◆ **The request**
Restate, exactly and only, the lines from the first through the line containing "return spots".

[start Material provided]

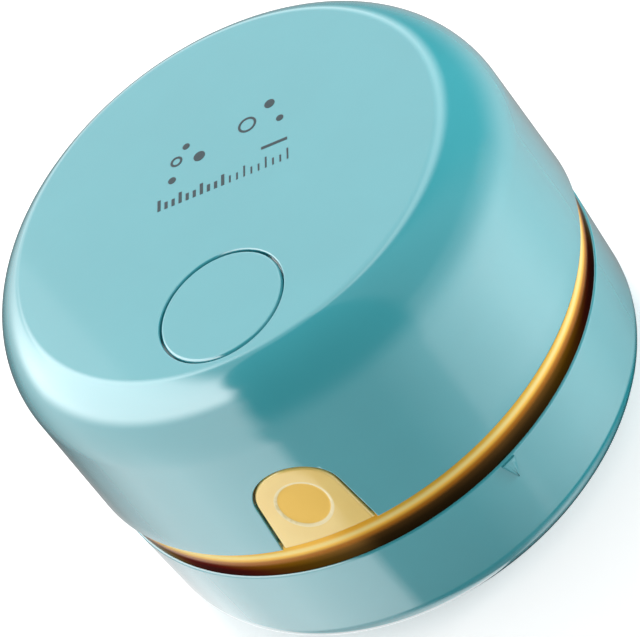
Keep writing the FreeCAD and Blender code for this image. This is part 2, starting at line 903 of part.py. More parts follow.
def board_posts():
    """Places of the four posts under the control board."""
    spots = []
    for side in (-1, 1):
        x = side * (board_width / 2 - board_post_inset)
        spots.append((x, -board_back - board_post_inset))
        spots.append((x, -board_front + board_post_inset))
    return spots


def make_deck():
    deck_r = edge_r - shell_wall - deck_gap - (deck_top_z - edge_z) * math.tan(draft)
    deck = disc(deck_r, deck_z, deck_top_z)
    half = deck_front_width / 2
    cuts = [
        block(-half, half, -edge_r, deck_front_inset - edge_r, deck_z - 1, deck_top_z + 1),
        disc(motor_nose_radius + motor_fit, deck_z - 1, deck_top_z + 1),
    ]
    extras = [disc(board_post_radius, deck_z, board_z, x, y) for x, y in board_posts()]
    post_y = charge_board_back - charge_board_depth + board_post_radius
    for side in (-1, 1):
        x = side * (charge_board_width / 2 - board_post_radius)
        extras.append(disc(board_post_radius, deck_z, charge_board_z, x, post_y))
        screw_x = side * motor_screw_offset
        cuts.append(disc(motor_head_radius + head_gap, deck_z - 1, motor_seat_z(), screw_x))
        cuts.append(disc(motor_screw_radius + screw_gap, deck_z, deck_top_z + 1, screw_x))
    for x, y in board_posts()[::3]:
        cuts.append(disc(board_screw_radius + screw_gap, board_z - board_screw_length, board_z + 1, x, y))
    for angle in case_screw_angles:
        x, y = around(angle, case_screw_circle)
        cuts.append(disc(case_screw_radius + screw_gap, deck_z - 1, deck_top_z + 1, x, y))
    return deck.multiFuse(extras).cut(cuts)


def motor_seat_z():
    """Where the heads of the motor's screws bear."""
    return deck_z + motor_head_height


def make_motor_screws():
    made = []
    for side in (-1, 1):
        made.append(screw(
            side * motor_screw_offset, 0, deck_z, motor_head_radius, motor_head_height,
            motor_screw_radius, motor_screw_length,
        ))
    return made


def make_motor_can():
    top = deck_top_z + motor_length
    nose_low = deck_top_z - motor_nose_length
    can = disc(motor_radius, deck_top_z, top).fuse(disc(motor_nose_radius, nose_low, deck_top_z))
    cuts = [
        disc(bush_radius + bush_fit, nose_low - 1, nose_low + bush_length),
        disc(shaft_radius + 2 * shaft_gap, nose_low, shaft_z + shaft_length + shaft_end_gap),
    ]
    hole_top = motor_seat_z() + motor_screw_length + shaft_end_gap
    for side in (-1, 1):
        screw_x = side * motor_screw_offset
        cuts.append(disc(motor_screw_radius + screw_gap, deck_top_z - 1, hole_top, screw_x))
    return can.cut(cuts)


def make_bush():
    low = deck_top_z - motor_nose_length
    return tube(shaft_radius + shaft_gap, bush_radius, low, low + bush_length)


def end_cap_z():
    return deck_top_z + motor_length


def make_end_cap():
    return disc(end_cap_radius, end_cap_z(), end_cap_z() + end_cap_height)


def make_terminals():
    low = end_cap_z() + end_cap_height
    made = []
    for side in (-1, 1):
        x0 = side * terminal_offset - terminal_width / 2
        near = -terminal_front
        far = near + terminal_length
        made.append(block(x0, x0 + terminal_width, near, far, low, low + terminal_height))
    return made


# Boards and what they carry

def make_control_board():
    board = block(-board_width / 2, board_width / 2, -board_front, -board_back, board_z, board_top_z)
    holes = []
    for x, y in board_posts()[::3]:
        holes.append(disc(board_screw_radius + screw_gap, board_z - 1, board_top_z + 1, x, y))
    return board.cut(holes)


def make_board_screws():
    """Two screws from above, through the board into its posts."""
    made = []
    for x, y in board_posts()[::3]:
        head = disc(board_head_radius, board_top_z, board_top_z + board_head_height, x, y)
        shank = disc(board_screw_radius, board_top_z - board_screw_length, board_top_z, x, y)
        made.append(head.fuse(shank))
    return made


def make_board_components():
    """The controller chip and the boost coil, soldered on the control board."""
    side_x = switch_side / 2 + chip_gap
    front = -button_offset - chip_front
    chip_top = board_top_z + chip_height
    chip = block(side_x, side_x + chip_side, front, front + chip_side, board_top_z, chip_top)
    coil_x = -side_x - coil_radius
    coil = disc(coil_radius, board_top_z, board_top_z + coil_height, coil_x, -button_offset - coil_front)
    return [chip, coil]


def switch_block(side, low, high):
    return block(-side / 2, side / 2, -button_offset - side / 2, -button_offset + side / 2, low, high)


def make_switch():
    body = switch_block(switch_side, board_top_z, switch_top_z)
    well_low = plunger_top_z - plunger_length - button_travel - plunger_spare
    return body.cut(switch_block(plunger_side + 2 * switch_fit, well_low, switch_top_z + 1))


def make_plunger():
    return switch_block(plunger_side, plunger_top_z - plunger_length, plunger_top_z)


def make_power_button():
    button = disc(button_radius, flange_z, top_z, 0, -button_offset)
    flange = disc(button_radius + button_flange, flange_z, flange_z + flange_thickness, 0, -button_offset)
    stem = disc(stem_radius, stem_z, flange_z, 0, -button_offset)
    return button.multiFuse([flange, stem])


def make_charge_board():
    near = charge_board_back - charge_board_depth
    half = charge_board_width / 2
    board = block(-half, half, near, charge_board_back, charge_board_z, charge_top_z)
    return board


def make_charge_chip():
    side = charge_chip_side
    low_y = charge_board_back - charge_board_depth + chip_gap
    return block(chip_gap, chip_gap + side, low_y, low_y + side, charge_top_z, charge_top_z + chip_height)


def socket_form(inset, near, far):
    """The rounded case of the charging socket as a bar along Y, drawn in by inset."""
    height = socket_height - 2 * inset
    reach = (socket_width - 2 * inset - height) / 2
    bar = block(-reach, reach, near, far, port_z - height / 2, port_z + height / 2)
    ends = [rod_along_y(height / 2, side * reach, port_z, near, far) for side in (-1, 1)]
    return bar.multiFuse(ends).removeSplitter()


def make_socket():
    far = charge_board_back + socket_out
    near = far - socket_depth
    case = socket_form(0, near, far)
    mouth = socket_form(socket_wall, near + 1, far + 1)
    tongue = block(
        -tongue_width / 2, tongue_width / 2, near + 0.5, far - 1,
        port_z - tongue_thickness / 2, port_z + tongue_thickness / 2,
    )
    return case.cut(mouth).fuse(tongue)


def make_charge_led():
    """The charge lamp: a holder on the board and a round light guide, flush with the shell."""
    side_r = edge_r - (port_z - edge_z) * math.tan(draft)
    face = math.sqrt(side_r ** 2 - led_offset ** 2)
    near = charge_board_back - led_holder_depth
    x0 = charge_board_width / 2 - led_holder
    holder = block(x0, x0 + led_holder, near, charge_board_back, charge_top_z, port_z + led_radius)
    return holder.fuse(rod_along_y(led_radius, led_offset, port_z, near + led_holder_depth / 2, face))


# Battery and leads

def battery_z():
    return deck_top_z + pad_thickness


def make_battery():
    half = battery_length / 2
    cell = block(battery_side, battery_far, -half, half, battery_z(), battery_z() + battery_height)
    long_edges = []
    for edge in cell.Edges:
        if abs(edge.tangentAt(edge.FirstParameter).y) > 0.9:
            long_edges.append(edge)
    return cell.makeFillet(battery_round, long_edges)


def make_battery_pad():
    half = battery_length / 2 - pad_inset
    return block(battery_side + pad_inset, battery_far - pad_inset, -half, half, deck_top_z, battery_z())


def make_battery_lead():
    """From the cell's end to the control board, one flat twin lead."""
    cell_middle = battery_z() + battery_height / 2
    end = -battery_length / 2
    low_y = end - battery_lead_run - lead_width
    x0 = battery_side + battery_lead_step
    x1 = x0 + lead_width
    top = board_top_z + lead_height
    drop = block(x0, x1, end - lead_width, end, min(cell_middle, board_top_z), max(cell_middle, top))
    along = block(x0, x1, low_y, end, board_top_z, top)
    across = block(board_width / 2 - lead_overlap, x1, low_y, low_y + lead_width, board_top_z, top)
    return drop.multiFuse([along, across])


def make_motor_lead():
    """Two leads from the terminals, over the can's edge, down its front and onto the control board."""
    low = end_cap_z() + end_cap_height
    near = -terminal_front
    front = -motor_radius - lead_height
    made = []
    for side in (-1, 1):
        x = side * terminal_offset
        x0 = x - lead_width / 2
        x1 = x + lead_width / 2
        over = block(x0, x1, front, near, low, low + lead_height)
        down = block(x0, x1, front, front + lead_height, board_top_z, low + lead_height)
        foot_y = -board_back - lead_overlap
        foot = block(x0, x1, foot_y, front + lead_height, board_top_z, board_top_z + lead_height)
        made.append(over.multiFuse([down, foot]))
    return made


def make_charge_lead():
    """From the charging board, past the motor's -X side, up to the control board's edge."""
    x0 = -motor_radius - board_gap - 2 * lead_width
    x1 = x0 + lead_width
    back = charge_board_back - charge_board_depth
    pad_x = lead_width - charge_board_width / 2
    front = -board_back - board_lead_y
    board_edge = -board_width / 2 + 1
    top = charge_top_z + lead_height
    start = block(x0, pad_x, back - lead_width, back, charge_top_z, top)
    pad = block(pad_x - lead_width, pad_x, back - lead_width, back + lead_overlap, charge_top_z, top)
    along = block(x0, x1, front, back, charge_top_z, top)
    low = min(charge_top_z, board_z - lead_height)
    high = max(top, board_z)
    up = block(x0, x1, front, front + lead_width, low, high)
    across = block(x0, board_edge, front, front + lead_width, board_z - lead_height, board_z)
    return start.multiFuse([pad, along, up, across])


# Release tab and latch arm

def make_release_tab():
    """A tab flush with the shell, a flange that keeps it in and a pusher for the latch arm."""
    outside = shell_form()
    low = edge_z + tab_gap
    plate = tab_prism(0, low, -edge_r - 1, -edge_r / 2)
    plate = plate.common(outside).cut(shell_hollow(shell_wall + tab_flange_gap + tab_flange_wall))
    keeper = tab_prism(tab_gap + tab_flange, low, -edge_r - 1, -edge_r / 2)
    keeper = keeper.common(shell_hollow(shell_wall + tab_flange_gap))
    keeper = keeper.cut(shell_hollow(shell_wall + tab_flange_gap + tab_flange_wall))
    push_low = edge_z + pusher_rise
    push_start = -(edge_r - shell_wall - tab_flange_gap)
    push_end = -(arm_face + pusher_gap)
    half = pusher_width / 2
    pusher = block(-half, half, push_start, push_end, push_low, push_low + pusher_height)
    dimple = Part.makeCone(
        dimple_radius + dimple_rim, dimple_radius, dimple_depth,
        V(0, -edge_r + (dimple_height * math.tan(draft)), edge_z + dimple_height), V(0, 1, 0),
    )
    return plate.multiFuse([keeper, pusher]).cut(dimple)


def make_latch_arm():
    """A springy arm: its block is staked under the deck, and its nose hooks under the cup's catch."""
    low = rim_z - arm_below_rim
    inner = -(arm_face - arm_thickness)
    half = arm_width / 2
    arm = block(-half, half, -arm_face, inner, low, deck_z)
    anchor = block(-half, half, -arm_face, arm_anchor_depth - arm_face, deck_z - arm_anchor_height, deck_z)
    nose_top = catch_z - nose_gap
    nose_low = nose_top - nose_height
    nose_face = -(catch_r + nose_overlap)
    corners = [
        V(-arm_width / 2, -arm_face, nose_low),
        V(-arm_width / 2, nose_face, nose_top - nose_height * 0.3),
        V(-arm_width / 2, nose_face, nose_top),
        V(-arm_width / 2, -arm_face, nose_top),
    ]
    edges = [line(a, b) for a, b in zip(corners, corners[1:] + corners[:1])]
    nose = Part.Face(Part.Wire(edges)).extrude(V(arm_width, 0, 0))
    return arm.multiFuse([anchor, nose])


save("top_shell", [make_top_shell()])
save("trim_ring", [make_trim_ring()])
save("cup_seal", [make_cup_seal()])
save("dust_cup", [make_dust_cup()])
save("brush_plate", [make_brush_plate()])
save("brush_plate_screws", make_plate_screws())
save("front_brush", [make_brush(-1)])
save("rear_brush", [make_brush(1)])
save("glide_feet", make_feet())
save("fan_cover", [make_fan_cover()])
save("case_screws", make_case_screws())
save("impeller", [make_impeller()])
save("motor_shaft", [make_shaft()])
save("filter_frame", [make_filter_frame()])
save("filter_mesh", [make_filter_mesh()])
save("filter_seal", [make_filter_seal()])
save("motor_deck", [make_deck()])
save("motor_can", [make_motor_can()])
save("motor_end_cap", [make_end_cap()])
save("motor_terminals", make_terminals())
save("shaft_bush", [make_bush()])
save("motor_screws", make_motor_screws())
save("control_board", [make_control_board()])
save("board_screws", make_board_screws())
save("board_components", make_board_components())
save("power_switch", [make_switch()])
save("switch_plunger", [make_plunger()])
save("power_button", [make_power_button()])
save("charge_board", [make_charge_board()])
save("charge_chip", [make_charge_chip()])
save("charge_socket", [make_socket()])
save("charge_led", [make_charge_led()])
save("battery", [make_battery()])
save("battery_pad", [make_battery_pad()])
save("battery_lead", [make_battery_lead()])
save("motor_lead", make_motor_lead())
save("charge_lead", [make_charge_lead()])
save("release_tab", [make_release_tab()])
save("latch_arm", [make_latch_arm()])
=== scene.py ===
import bpy
import math
import random
from mathutils import Matrix, Vector


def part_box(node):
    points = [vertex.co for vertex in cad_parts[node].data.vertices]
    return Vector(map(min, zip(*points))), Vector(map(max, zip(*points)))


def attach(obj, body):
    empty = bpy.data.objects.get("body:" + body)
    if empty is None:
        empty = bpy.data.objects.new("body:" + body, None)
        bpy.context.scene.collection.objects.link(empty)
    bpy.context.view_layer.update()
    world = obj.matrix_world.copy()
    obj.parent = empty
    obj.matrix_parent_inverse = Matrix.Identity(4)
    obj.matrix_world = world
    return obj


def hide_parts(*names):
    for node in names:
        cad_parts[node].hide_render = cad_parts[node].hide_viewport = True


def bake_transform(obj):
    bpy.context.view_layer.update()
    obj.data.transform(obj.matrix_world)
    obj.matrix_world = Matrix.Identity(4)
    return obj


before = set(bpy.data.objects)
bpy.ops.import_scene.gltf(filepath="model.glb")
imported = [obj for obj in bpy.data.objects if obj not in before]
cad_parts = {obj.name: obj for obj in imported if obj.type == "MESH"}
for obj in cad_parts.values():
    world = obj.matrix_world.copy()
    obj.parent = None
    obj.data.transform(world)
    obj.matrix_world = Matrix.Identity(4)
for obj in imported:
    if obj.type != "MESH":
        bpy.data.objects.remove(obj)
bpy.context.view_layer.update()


# Dust cup. A thin moulded bowl in teal plastic, open at the top, with a recess underneath for the
# brush plate, a low chimney round the suction mouth and four screw bosses. It is moulded in one
# shot, polished outside, and it catches what the brushes and the fan lift off the table.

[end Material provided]

◆ **Task result**
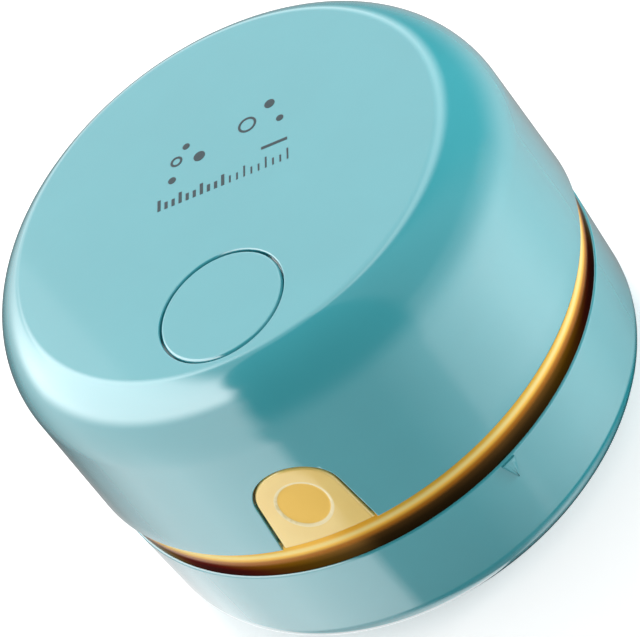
Keep writing the FreeCAD and Blender code for this image. This is part 2, starting at line 903 of part.py. More parts follow.
def board_posts():
    """Places of the four posts under the control board."""
    spots = []
    for side in (-1, 1):
        x = side * (board_width / 2 - board_post_inset)
        spots.append((x, -board_back - board_post_inset))
        spots.append((x, -board_front + board_post_inset))
    return spots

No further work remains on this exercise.